By Saba Mann | December 11, 2021
SUNY Chancellor Jim Malatras is stepping down amid growing calls from student organizations and lawmakers to resign, following his connection to various scandals related to former Governor Andrew Cuomo and text messages released by the state attorney general’s office detailing his flare-ups against former colleagues.
The Times Union reported Monday on Malatras chastising a Rockefeller Institute of Government employee in a 2017 audio recording while president of the institution, saying “You have a f__ing bad attitude on everything, lady,” and "You're a misery.”
Malatras also bashed Lindsey Boylan, then former aide for ex-Governor Cuomo, in a 2019 Twitter feud, after she spoke out about a toxic workplace in the Executive Chamber. Transcripts released by Attorney General Letitia James’ investigation late last month revealed the behavior also took place through internal text and email messages. He has since apologized.
Boylan was one of the first to accuse Cuomo of sexual harassment.

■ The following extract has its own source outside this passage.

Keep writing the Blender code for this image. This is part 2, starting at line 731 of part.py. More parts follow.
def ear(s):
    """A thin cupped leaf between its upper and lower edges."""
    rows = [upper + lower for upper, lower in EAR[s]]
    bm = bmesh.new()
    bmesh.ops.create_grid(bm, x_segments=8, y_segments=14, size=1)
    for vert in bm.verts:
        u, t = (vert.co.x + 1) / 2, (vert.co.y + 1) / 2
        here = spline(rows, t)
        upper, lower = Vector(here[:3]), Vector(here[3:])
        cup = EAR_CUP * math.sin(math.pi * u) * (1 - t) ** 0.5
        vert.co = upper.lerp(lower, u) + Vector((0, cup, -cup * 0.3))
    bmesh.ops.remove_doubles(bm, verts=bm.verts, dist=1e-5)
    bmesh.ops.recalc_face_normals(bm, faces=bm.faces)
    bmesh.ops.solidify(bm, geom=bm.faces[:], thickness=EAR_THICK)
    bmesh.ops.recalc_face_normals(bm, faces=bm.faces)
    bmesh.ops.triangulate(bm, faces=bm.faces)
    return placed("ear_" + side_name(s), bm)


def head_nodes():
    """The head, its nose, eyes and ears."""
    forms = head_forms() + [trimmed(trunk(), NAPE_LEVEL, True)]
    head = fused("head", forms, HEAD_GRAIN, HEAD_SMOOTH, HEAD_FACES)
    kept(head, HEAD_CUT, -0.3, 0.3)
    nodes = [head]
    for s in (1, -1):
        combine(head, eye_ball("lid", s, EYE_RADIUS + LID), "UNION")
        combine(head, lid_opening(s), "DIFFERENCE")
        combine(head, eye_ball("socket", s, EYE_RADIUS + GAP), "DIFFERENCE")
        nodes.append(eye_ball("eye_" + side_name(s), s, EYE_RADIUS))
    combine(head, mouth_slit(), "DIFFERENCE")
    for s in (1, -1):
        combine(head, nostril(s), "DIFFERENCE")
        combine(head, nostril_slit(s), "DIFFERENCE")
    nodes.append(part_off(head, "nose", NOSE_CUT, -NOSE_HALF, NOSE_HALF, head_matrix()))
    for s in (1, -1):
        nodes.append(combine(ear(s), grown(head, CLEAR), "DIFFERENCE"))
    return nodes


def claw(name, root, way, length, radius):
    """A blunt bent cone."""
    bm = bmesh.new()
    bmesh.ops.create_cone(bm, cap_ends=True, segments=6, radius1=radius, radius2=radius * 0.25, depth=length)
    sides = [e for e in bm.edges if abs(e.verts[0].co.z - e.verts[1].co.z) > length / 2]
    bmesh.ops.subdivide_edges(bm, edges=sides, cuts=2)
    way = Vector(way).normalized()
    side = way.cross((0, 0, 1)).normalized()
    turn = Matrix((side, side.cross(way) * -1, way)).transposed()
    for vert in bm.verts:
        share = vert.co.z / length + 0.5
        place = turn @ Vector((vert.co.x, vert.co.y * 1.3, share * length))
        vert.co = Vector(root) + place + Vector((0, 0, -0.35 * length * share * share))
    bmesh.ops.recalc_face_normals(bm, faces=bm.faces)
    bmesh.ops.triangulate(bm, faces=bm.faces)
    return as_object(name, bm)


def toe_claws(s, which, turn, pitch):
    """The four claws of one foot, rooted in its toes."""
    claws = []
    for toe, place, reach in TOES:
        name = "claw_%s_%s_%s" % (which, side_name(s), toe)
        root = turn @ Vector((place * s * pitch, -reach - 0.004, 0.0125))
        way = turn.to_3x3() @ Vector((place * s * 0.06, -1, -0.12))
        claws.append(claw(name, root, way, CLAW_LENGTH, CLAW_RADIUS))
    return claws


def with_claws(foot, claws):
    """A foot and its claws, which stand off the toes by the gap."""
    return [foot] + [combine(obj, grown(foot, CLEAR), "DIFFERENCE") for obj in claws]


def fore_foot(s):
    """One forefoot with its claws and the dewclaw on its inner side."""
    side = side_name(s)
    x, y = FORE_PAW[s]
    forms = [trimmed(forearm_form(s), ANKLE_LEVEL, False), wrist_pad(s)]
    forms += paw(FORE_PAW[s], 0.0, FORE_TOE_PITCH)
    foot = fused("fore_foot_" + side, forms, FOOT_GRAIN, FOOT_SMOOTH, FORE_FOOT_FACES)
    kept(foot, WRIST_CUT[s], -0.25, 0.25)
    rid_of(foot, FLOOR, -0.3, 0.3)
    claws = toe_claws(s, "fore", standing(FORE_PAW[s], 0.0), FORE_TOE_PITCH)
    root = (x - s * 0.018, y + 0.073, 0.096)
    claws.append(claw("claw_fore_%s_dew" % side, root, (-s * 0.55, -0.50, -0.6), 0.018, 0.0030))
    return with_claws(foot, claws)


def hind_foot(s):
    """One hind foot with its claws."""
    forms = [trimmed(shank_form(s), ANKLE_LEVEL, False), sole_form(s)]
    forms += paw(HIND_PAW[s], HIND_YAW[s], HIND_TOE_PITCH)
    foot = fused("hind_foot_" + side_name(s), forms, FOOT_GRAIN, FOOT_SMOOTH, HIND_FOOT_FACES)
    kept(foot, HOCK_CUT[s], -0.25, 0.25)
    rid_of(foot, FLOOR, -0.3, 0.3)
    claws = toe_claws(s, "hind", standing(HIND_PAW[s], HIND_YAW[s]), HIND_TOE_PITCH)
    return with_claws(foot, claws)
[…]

In a letter addressed to the Chairman of the SUNY Board of Trustees, Malatras wrote, “The recent events surrounding me over the past week have become a distraction over the important work that needs to be accomplished as SUNY emerges from COVID-19. I believe deeply in an individual’s ability to evolve, change, and grow, but I also believe deeply in SUNY and would never want to be an impediment to its success.”

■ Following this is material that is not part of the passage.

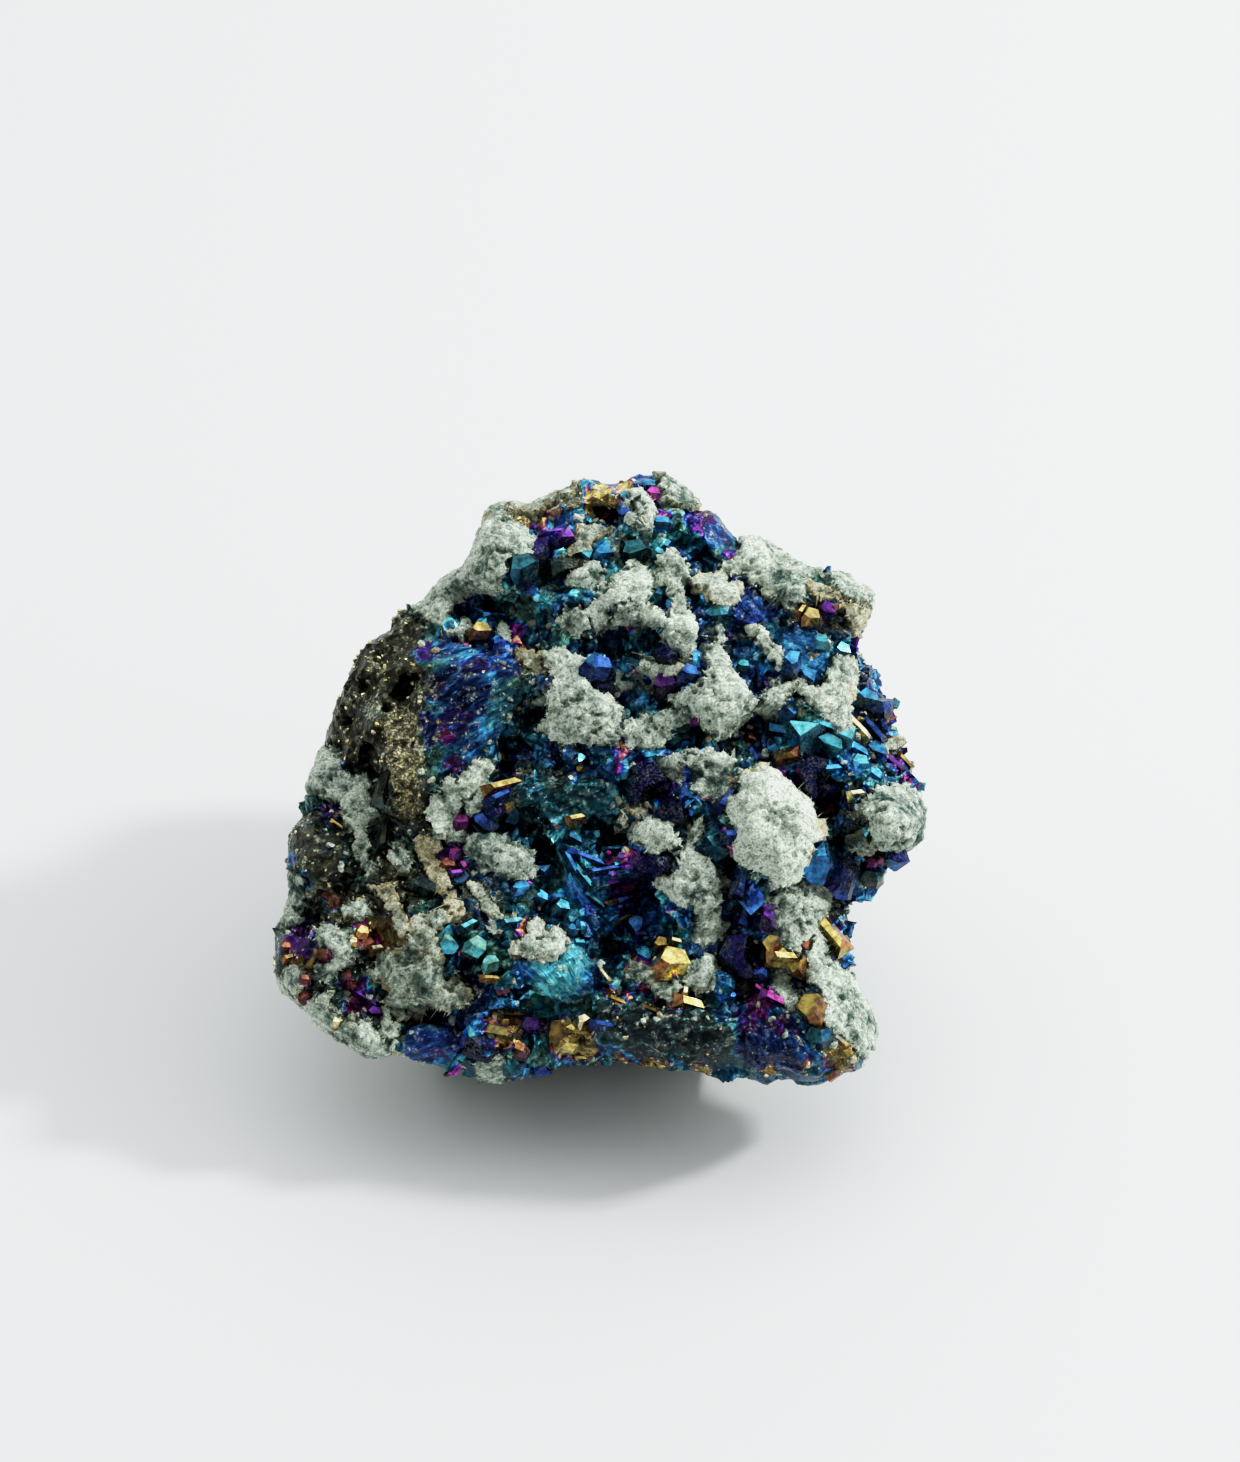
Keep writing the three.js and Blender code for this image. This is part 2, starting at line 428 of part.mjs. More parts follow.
const BELOW = 200; // size of the block that cuts the foot flat
let ore = solid(lumpGeometry());
CRYSTALS.forEach((crystal, index) => {
  ore = ore.add(solid(placedCrystal(crystal, index)));
});
ore = ore.subtract(solid(new THREE.BoxGeometry(BELOW, BELOW, BELOW).translate(0, 0, -BELOW / 2)));

const oreMaterial = new THREE.MeshStandardMaterial({
  color: new THREE.Color(0.16, 0.19, 0.2),
  roughness: 0.5,
  metalness: 0.7,
});
const oreMesh = new THREE.Mesh(geometryOf(ore), oreMaterial);
oreMesh.name = "ore";

const peacockOre = new THREE.Group();
peacockOre.add(oreMesh);

export default peacockOre;
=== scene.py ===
import math
import random

import bpy
import numpy as np
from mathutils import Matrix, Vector
from mathutils.bvhtree import BVHTree


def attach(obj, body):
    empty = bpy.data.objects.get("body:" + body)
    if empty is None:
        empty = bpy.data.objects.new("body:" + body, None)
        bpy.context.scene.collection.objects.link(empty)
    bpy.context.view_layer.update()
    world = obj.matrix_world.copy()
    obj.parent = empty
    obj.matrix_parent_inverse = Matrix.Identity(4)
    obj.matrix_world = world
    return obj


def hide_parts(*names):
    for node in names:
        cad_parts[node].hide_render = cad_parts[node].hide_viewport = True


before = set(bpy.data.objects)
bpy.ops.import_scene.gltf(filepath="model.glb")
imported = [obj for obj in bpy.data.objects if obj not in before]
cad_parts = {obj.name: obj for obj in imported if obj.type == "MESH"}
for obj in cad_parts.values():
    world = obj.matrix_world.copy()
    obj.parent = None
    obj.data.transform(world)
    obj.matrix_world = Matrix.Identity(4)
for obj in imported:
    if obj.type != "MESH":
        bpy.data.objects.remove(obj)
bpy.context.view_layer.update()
print("loaded the solid of the ore")

# Everything below is laid out in millimetres in the frame of the broken face:
# u across the face, v up it, w standing out of it. The face leans back from upright.
millimetre = 0.001
faceLean = math.radians(40)
across = np.array([1.0, 0.0, 0.0])
upFace = np.array([0.0, math.sin(faceLean), math.cos(faceLean)])
outOfFace = np.array([0.0, -math.cos(faceLean), math.sin(faceLean)])
lumpMiddle = np.array([-0.05, 0.36, 24.0])
# the rim between the face and the back: its slant, and how wide one turns into the other
rimSlant = -0.21
rimBlend = 2.0


def toFace(points):
    rel = np.asarray(points) - lumpMiddle
    return rel @ across, rel @ upFace, rel @ outOfFace


def fromFace(u, v, w):
    u, v, w = (np.asarray(a, float)[..., None] for a in (u, v, w))
    return lumpMiddle + u * across + v * upFace + w * outOfFace


def smoothStep(x, low, high):
    t = np.clip((x - low) / (high - low), 0, 1)
    return t * t * (3 - 2 * t)


def howFront(u, v, w):
    # 1 on the broken face, 0 on the back of the lump
    return smoothStep(w - rimSlant * v, -rimBlend, rimBlend)


# how each kind of round spot fades: its core and its rim, as shares of its radius
spotFade = {"stain": (0.3, 1.1), "pocket": (0.4, 1.15), "dust": (0.5, 1.3), "light": (0.5, 1.2)}


def spot(u, v, spotU, spotV, radius, kind):
    # 1 in the core of a round spot, 0 outside its rim
    return 1 - smoothStep(np.hypot(u - spotU, v - spotV) / radius, *spotFade[kind])


# repeatable noise and broken grains


def cellNumbers(cells, seed):
    # one number from 0 to 1 for each cell, always the same for the same seed
    c = cells.astype(np.int64).astype(np.uint32)
    n = c[..., 0] * np.uint32(73856093) ^ c[..., 1] * np.uint32(19349663)
    n = n ^ c[..., 2] * np.uint32(83492791) ^ np.uint32((seed * 2654435761) & 0xFFFFFFFF)
    n = (n ^ (n >> np.uint32(15))) * np.uint32(2246822519)
    n = (n ^ (n >> np.uint32(13))) * np.uint32(3266489917)
    return (n ^ (n >> np.uint32(16))) / 4294967296.0


def smoothNoise(points, size, seed):
    # from -1 to 1, with swells about as long as size
    p = points / size
    low = np.floor(p)
    t = p - low
    t = t * t * (3 - 2 * t)
    total = np.zeros(len(p))
    for i in (0, 1):
        for j in (0, 1):
            for k in (0, 1):
                share = np.abs(1 - i - t[:, 0]) * np.abs(1 - j - t[:, 1]) * np.abs(1 - k - t[:, 2])
                total += share * cellNumbers(low + [i, j, k], seed)
    return 2 * total - 1


def roughNoise(points, size, seed, layers=3):
    total = np.zeros(len(points))
    for layer in range(layers):
        total += smoothNoise(points, size / 2 ** layer, seed + layer) / 2 ** layer
    return total / 1.5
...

“The voices of SUNY students have been heard,” said the SUNY Student Assembly in a statement. “It is time for a new beginning at SUNY with enhanced investment in the programs and services critical to our education.”
Last week, SUNY SA had called on Malatras resignation citing his behavior as “unbecoming” following the release of the New York State Attorney General’s reports. The organization is now calling on a “national search” for a chancellor, something that broke precedent when electing Malatras as chancellor in 2020.
The president of United University Professions (UUP) Frederick E. Kowal, also urged New York Gov. Kathy Hochul and the Board of Trustees to lead a nationwide search despite Kowal continually expressing support for the Chancellor.
Malatras received his bachelor’s, master’s, and Ph.D. in political science from UAlbany’s Rockefeller College of Public Affairs and Policy.
Professor Patricia Strach, someone Malatras considered a mentor and later went on to become Strach’s boss, had no comment when asked about the resignation.
Malatras was also involved in the undercounting of nursing home deaths during the COVID-19 pandemic.
Hochul called SUNY board chairman Merryl Tisch late Wednesday, saying Malatras needed to make an exit, a source told the New York Post.
The source said Hochul called the situation "untenable" and "not good for SUNY."
POLITICO reports that Hochul has promised to relieve her administration of the “toxic” hold on state government, though she never publicly called on his resignation, as he was “not part of my administration.”
Malatras resignation is effective January 14.